作者:陈亮,Apache CarbonData项目 PMC Chairman,技术Committer 来源:华为云社区
CarbonData是一种高性能大数据存储方案,已在100+企业生产环境上部署应用,其中最大的单一集群数据规模达到几万亿。针对当前大数据领域分析场景需求各异而导致的存储冗余问题,业务驱动下的数据分析灵活性要求越来越高,CarbonData提供了一种新的融合数据存储方案,以一份数据同时支持多种应用场景,万亿数据规模,查询性能秒级响应。
当前CarbonData2.0正在rc2阶段,社区用了半年多时间,倾力打造2.0里程碑版本,新特性都是从实际业务需求演进而来的,尤其在性能和生态集成方面做了非常多的优化。
2.0新特性提前预览(注:下面内容不是官方正式的release notes,只是特性提前预览):
1. Support pre priming cache in Index cache server:
Use Case: CarbonData has a mechanism to load the min/max index cache into memory on the first query that is executed on the specified table. This causes degrade to the query performance. To improve the performance of the First time query, the user can enable prepriming feature which will load the min/max cache into memory on each load.
Usage:
carbon.indexserver.enable.prepriming=true
2. Carbon Extension for Spark 2.4, without Carbon Session
Use Case: Due to the tight integration of carbon with computer engine spark, Carbon requires CarbonSession to be created instead of SparkSession,
To make the integration layer modular, CarbonData now supports the SparkSessionExtention API which enables carbon to integrate its parser and optimizer to the existing SparkSession.
Example:
val spark = SparkSession .builder() .config(conf) .master("spark://localhost:7077") .appName("Test") .enableHiveSupport() .config("spark.sql.warehouse.dir", "./warehouse") .config("spark.sql.extensions", "org.apache.spark.sql.CarbonExtensions") .getOrCreate() spark.sql("""CREATE TABLE IF NOT EXISTS test_table ( id string, name string, city string, age Int) STORED AS carbondata""")

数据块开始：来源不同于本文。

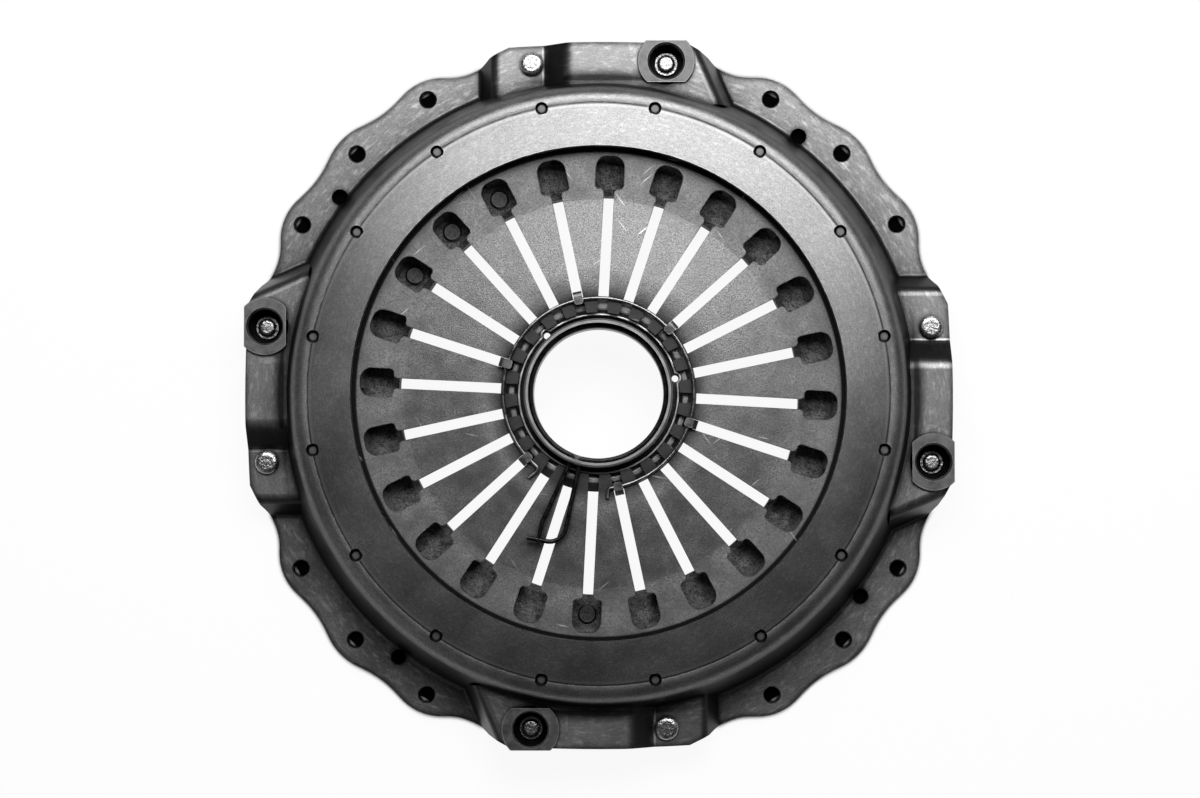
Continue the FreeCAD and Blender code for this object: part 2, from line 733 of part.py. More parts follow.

3. MV Time-series support with Rollup support, multiple granularity
UseCase: Analytics data such as application performance monitoring, network data, sensor data, events, clicks, banking, server metrics, etc., has to be aggregated and analyzed or monitored over a period of time for business needs. CarbonData supports pre-computation of aggregations and joins through Materialized views which provides faster performance results, timeseries support is required for many users.